Семидесятые годы прошлого века – это годы расцвета стадионной поэзии, когда на арене "Лужников" царили Андрей Вознесенский, Евгений Евтушенко, Булат Окуджава, пародист Александр Иванов и другие представители "громкой" поэзии. Кто-то из моих друзей, побывавши в Москве, привёз оттуда пластинки с записями стихов Вознесенского и Евтушенко, и я откровенно балдел, слушая перепады их голосов в "Лонжюмо" и "Казанском университете". Я и сегодня люблю всякое поэтическое трюкачество (трюк + качество) в духе футуристов-авангардистов-модернистов-мета- метафористов и всяких других реформаторов российской поэзии. Литература без игрового начала – скучна и уныла, а уныние – это, по православным канонам, один из самых тягчайших грехов. Из-за того, что писатели почвеннического направления почти не используют в своём творчестве право на эксперимент и формотворческий поиск, патриотическая литература, при всей своей внутренней правоте, частенько производит на свет какую-то трудночитаемую из-за своей скучности продукцию, девальвируя тем самым и саму литературу, и высокие патриотические идеи. Хотя в то же время я прекрасно понимаю, что подлинный смысл истории поэзии и истории литературы – это не что иное, как путь человеческого духа через лес материального прогресса, летопись пронесения высоких идей сквозь формалистические открытия версификаторов. Душа ведь ищет в произведении писателя в первую очередь ЧТО, а не КАК, она не может сопереживать СИНТАКСИСУ как таковому, а у большинства последователей Набокова или Бродского всё сделано единственно ради этого самого КАК, то есть – ради формы, а не содержания.

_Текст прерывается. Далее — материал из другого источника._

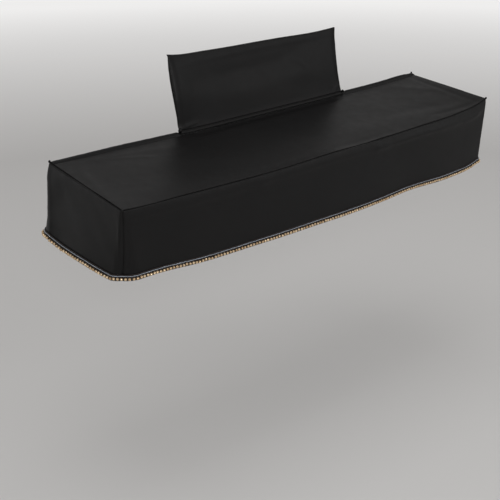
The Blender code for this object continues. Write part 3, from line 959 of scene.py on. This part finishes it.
def sphere_arrays(segments, rings):
    """(vertices, faces) of a unit sphere with a small hole at each pole."""
    polar = np.linspace(POLE_HOLE, np.pi - POLE_HOLE, rings)
    turn = np.arange(segments) * 2 * np.pi / segments
    polar, turn = np.meshgrid(polar, turn, indexing="ij")
    around = np.sin(polar)
    vertices = np.stack((np.cos(polar), around * np.cos(turn), around * np.sin(turn)), axis=-1)
    index = np.arange(rings * segments).reshape(rings, segments)
    beside = np.roll(index, -1, axis=1)
    faces = np.stack((index[:-1], index[1:], beside[1:], beside[:-1]), axis=-1)
    return vertices.reshape(-1, 3), faces.reshape(-1, 4)


def add_beads(rail, material):
    """The beads, each a little unlike its neighbours in size and place."""
    draw = np.random.default_rng(BEAD_SEED)
    count = int(rail.length / BEAD_PITCH)
    base, faces = sphere_arrays(segments=14, rings=8)
    parts = []
    for number in range(count):
        place = (number + 0.5) * rail.length / count + draw.normal(0, BEAD_PLACE_SPREAD)
        point, forward, outward, upward = rail.at(np.array([place]))
        axes = np.stack((forward[0], outward[0], upward[0]))
        size = BEAD_RADIUS * draw.normal(1.0, BEAD_SIZE_SPREAD) * np.array(BEAD_SHAPE)
        lean = draw.normal(0, BEAD_LEAN_SPREAD, 3)
        parts.append(((base * size) @ axes + point[0] + lean, faces))
    return joined("beads", parts, material)


def add_thread(rail, material):
    """The thread that holds the beads, looped up to the tape between each two."""
    count = int(rail.length / BEAD_PITCH)
    place = np.linspace(THREAD_END, rail.length - THREAD_END, count * THREAD_POINTS)
    point, _, outward, upward = rail.at(place)
    loop = np.cos(2 * np.pi * place * count / rail.length)
    lift = np.clip(loop - THREAD_IN_BEAD, 0, 1)[:, None]
    line = point + upward * THREAD_RISE * lift - outward * THREAD_SINK * lift
    return joined("bead_thread", [tube_arrays(line, THREAD_RADIUS, THREAD_SIDES)], material)


# ---------------------------------------------------------------------------- materials


def node(tree, kind, **inputs):
    """A shader node, with some of its inputs set or linked."""
    made = tree.nodes.new(kind)
    for name, value in inputs.items():
        socket = made.inputs[name.replace("_", " ")]
        if isinstance(value, bpy.types.NodeSocket):
            tree.links.new(value, socket)
        else:
            socket.default_value = value
    return made


def new_material(name, roughness=0.5):
    """(material, node tree, shader). A roughness that varies is linked over this one."""
    material = bpy.data.materials.new(name)
    material.use_nodes = True
    tree = material.node_tree
    shader = tree.nodes["Principled BSDF"]
    shader.inputs["Roughness"].default_value = roughness
    return material, tree, shader


def noise(tree, scale, detail):
    """Noise in the object's own coordinates."""
    place = node(tree, "ShaderNodeTexCoord").outputs["Object"]
    return node(tree, "ShaderNodeTexNoise", Vector=place, Scale=scale, Detail=detail).outputs["Fac"]


def add_colour(tree, shader, factor, low, high, colours):
    """A base colour that runs between two colours as the factor goes from low to high."""
    made = node(tree, "ShaderNodeValToRGB", Fac=factor)
    for element, position, colour in zip(made.color_ramp.elements, (low, high), colours):
        element.position = position
        element.color = (*colour, 1)
    tree.links.new(made.outputs["Color"], shader.inputs["Base Color"])


def add_bump(tree, shader, height, strength, distance):
    made = node(tree, "ShaderNodeBump", Height=height, Strength=strength, Distance=distance)
    tree.links.new(made.outputs["Normal"], shader.inputs["Normal"])


def leatherette_material():
    """Smooth black imitation leather: fine pebble grain, faint smudges, uneven sheen."""
    material, tree, shader = new_material("black_leatherette")
    colours = ((0.0050, 0.0049, 0.0051), (0.0066, 0.0062, 0.0062))
    add_colour(tree, shader, noise(tree, 5.0, 4.0), 0.3, 0.7, colours)
    shader.inputs["Specular IOR Level"].default_value = 0.14
    rough = node(tree, "ShaderNodeMath", Value=noise(tree, 38.0, 5.0))
    rough.operation = "MULTIPLY_ADD"
    rough.inputs[1].default_value = 0.14
    rough.inputs[2].default_value = 0.37
    tree.links.new(rough.outputs["Value"], shader.inputs["Roughness"])
    place = node(tree, "ShaderNodeTexCoord").outputs["Object"]
    pebble = node(tree, "ShaderNodeTexVoronoi", Vector=place, Scale=760.0).outputs["Distance"]
    grain = node(tree, "ShaderNodeMath", Value=pebble)
    grain.operation = "ADD"
    tree.links.new(noise(tree, 2600.0, 2.0), grain.inputs[1])
    add_bump(tree, shader, grain.outputs["Value"], 0.25, 0.0002)
    return material


def backing_material():
    """The knitted backing on the inside of the leatherette."""
    material, tree, shader = new_material("knit_backing", 0.92)
    knit = noise(tree, 900.0, 2.0)
    colours = ((0.020, 0.020, 0.021), (0.045, 0.044, 0.043))
    add_colour(tree, shader, knit, 0.35, 0.65, colours)
    add_bump(tree, shader, knit, 0.4, 0.0003)
    return material


def silver_material():
    """Silver lurex yarn."""
    material, tree, shader = new_material("silver_lurex", 0.34)
    glint = noise(tree, 1500.0, 2.0)
    add_colour(tree, shader, glint, 0.35, 0.7, ((0.20, 0.23, 0.28), (0.58, 0.63, 0.70)))
    shader.inputs["Metallic"].default_value = 0.8
    add_bump(tree, shader, glint, 0.5, 0.0002)
    return material


def tape_material():
    """Dark brown woven tape."""
    material, tree, shader = new_material("brown_tape", 0.8)
    fibre = noise(tree, 1400.0, 3.0)
    add_colour(tree, shader, fibre, 0.35, 0.7, ((0.006, 0.004, 0.003), (0.022, 0.012, 0.008)))
    add_bump(tree, shader, fibre, 0.5, 0.0003)
    return material


def bead_material():
    """Pearly champagne plastic."""
    material, tree, shader = new_material("champagne_bead", 0.2)
    tone = noise(tree, 90.0, 1.0)
    add_colour(tree, shader, tone, 0.3, 0.7, ((0.40, 0.26, 0.135), (0.74, 0.57, 0.37)))
    shader.inputs["Metallic"].default_value = 0.45
    return material


# ---------------------------------------------------------------------------- stage


def add_camera():
    data = bpy.data.cameras.new("camera")
    data.lens = CAMERA_LENS
    data.sensor_width = CAMERA_SENSOR
    camera = bpy.data.objects.new("camera", data)
    bpy.context.scene.collection.objects.link(camera)
    heading = Matrix.Rotation(-CAMERA_HEADING, 4, "Z")
    tilt = Matrix.Rotation(math.pi / 2 - CAMERA_PITCH, 4, "X")
    roll = Matrix.Rotation(CAMERA_ROLL, 4, "Z")
    camera.matrix_world = Matrix.Translation(CAMERA_AT) @ heading @ tilt @ roll
    bpy.context.scene.camera = camera


def add_floor():
    """A plain pale floor, as far below the cover as the piano's stand would put it, with painted
    light: it glows, and so gets paler, further away."""
    bpy.ops.mesh.primitive_plane_add(size=FLOOR_SIZE, location=(0.0, 0.0, FLOOR_HEIGHT))
    floor = bpy.context.object
    floor.name = "floor"
    material, tree, shader = new_material("floor_paint", 0.6)
    place = node(tree, "ShaderNodeTexCoord").outputs["Object"]
    away = node(tree, "ShaderNodeVectorMath", Vector=place)
    away.operation = "LENGTH"
    # painted light: the floor gives off light of its own, more the further it lies from the middle
    painted_glow = node(tree, "ShaderNodeMapRange", Value=away.outputs["Value"], **FLOOR_PAINTED_GLOW)
    tree.links.new(painted_glow.outputs["Result"], shader.inputs["Emission Strength"])
    shader.inputs["Emission Color"].default_value = (1.0, 1.0, 1.0, 1)
    shader.inputs["Base Color"].default_value = FLOOR_COLOUR
    floor.data.materials.append(material)


def add_area_light(name, place, size, power):
    """A square softbox that faces the cover."""
    data = bpy.data.lights.new(name, "AREA")
    data.shape = "SQUARE"
    data.size = size
    data.energy = power
    light = bpy.data.objects.new(name, data)
    bpy.context.scene.collection.objects.link(light)
    light.rotation_euler = Vector(place).to_track_quat("Z", "Y").to_euler()
    light.location = place


def add_light():
    world = bpy.data.worlds.new("studio")
    bpy.context.scene.world = world
    world.use_nodes = True
    background = world.node_tree.nodes["Background"]
    background.inputs["Color"].default_value = WORLD_COLOUR
    background.inputs["Strength"].default_value = WORLD_STRENGTH
    for softbox in SOFTBOXES:
        add_area_light(*softbox)
    bpy.context.scene.view_settings.view_transform = "Standard"


def main():
    add_camera()
    add_floor()
    add_light()
    leatherette = leatherette_material()
    cloth = [leatherette, backing_material()]
    sides = make_sides()
    add_top(cloth)
    for side in sides:
        add_skirt(side, cloth)
    add_pocket_face("front", POCKET_FRONT_CREASES, POCKET_FRONT_SEED, cloth)
    add_pocket_face("back", POCKET_BACK_CREASES, POCKET_BACK_SEED, cloth)
    add_gusset("pocket_left_gusset", 0.0, cloth)
    add_gusset("pocket_right_gusset", 1.0, cloth)
    ride(add_tails(leatherette), "leatherette")
    cord = add_cord(Rail(sides, CORD_LINE, CORD_STAND_OFF), silver_material())
    ride(cord, "trim_cord", "trim_cord")
    brown = tape_material()
    ride(add_tape(sides, brown), "trim_tape", "trim_tape")
    bead_rail = Rail(sides, BEAD_LINE, BEAD_STAND_OFF)
    ride(add_beads(bead_rail, bead_material()), "beads", "bead_string")
    ride(add_thread(bead_rail, brown), "trim_tape")


main()
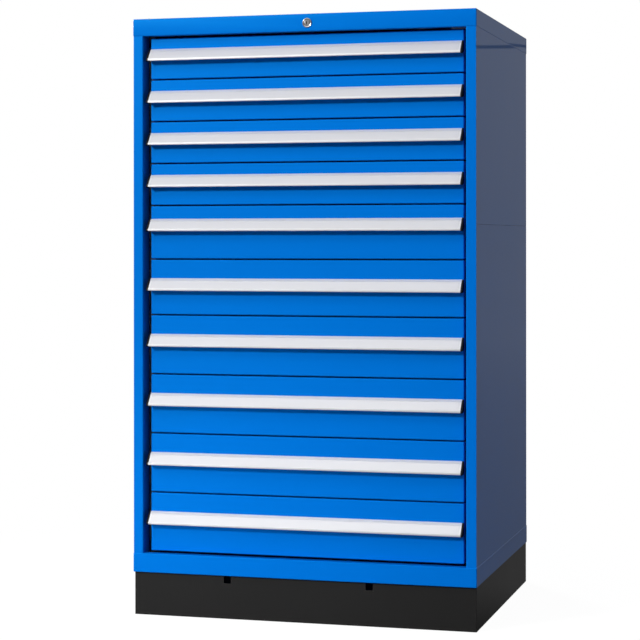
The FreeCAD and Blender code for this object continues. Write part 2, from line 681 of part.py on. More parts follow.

Теперь-то я знаю, что писателем становятся только тогда, когда обретают твёрдые национальные, религиозные, творческие, идейные и другие позиции, то есть становятся сначала ЛИЧНОСТЬЮ, а уже потом – МАСТЕРОМ. Именно этого не хватило герою булгаковского романа о Воланде, не принятому в "команду" ни Богом, ни Его извечным противником, а потому и заслужившему не свет и не тьму, а всего лишь покой, то есть – забвение на обочине вечности.
Пока я не вошёл под своды православной духовности, мой жизненный опыт и мои литературные знания кружились вокруг меня, как калейдоскоп разгоняемых ветром осенних листьев, не только не помогая в творческом становлении, но, наоборот, маня то одной, то другой формалистической псевдо-истиной и растягивая мой мировоззренческий инфантилизм до недопустимых возрастных пределов. Стыдно вспоминать, но, дожив почти до тридцатилетнего рубежа, я, как какой-нибудь семнадцатилетний ученик Вознесенского, задрав штаны, вдруг пускался бежать за авангардистами, выкрикивая: "Чарль100н. Ра100чители. Хва100вство. "Роллинг-100унз". 100лыпинские. Хре100матийно. Чи100ган. По100ронись! За100порилось. Про100и...", – а то вдруг, завидев на горизонте стаю постмодернистов, как заученный киплинговским Маугли закон джунглей, тут же затягивал: "Мне четырнадцать лет. Наши танки гарцуют по Праге", – надеясь, что и я, как сказочный гадкий утёнок, буду сейчас замечен и принят в их кривляющееся сообщество на равных.
Но номер не проходил. Хоть ни одна из стай меня не заклевала, но ни одна меня и не приняла к себе. Да было бы, наверное, и странно, если бы модернистская аранжировка моих стихотворений заслонила от кого-нибудь их консервативно-традиционную сущность. Да, я любил поэзию Мандельштама, переводил на украинский язык стихи Пастернака, с интересом следил за начавшими появляться в перестроечной печати стихами Александра Ерёменко и поэтов близких к нему направлений, но сам-то я, даже используя формальные находки модернистов, ставил в своём творческом методе на первое место не формалистическое "как писать?", а наше извечно русское "во имя чего писать?".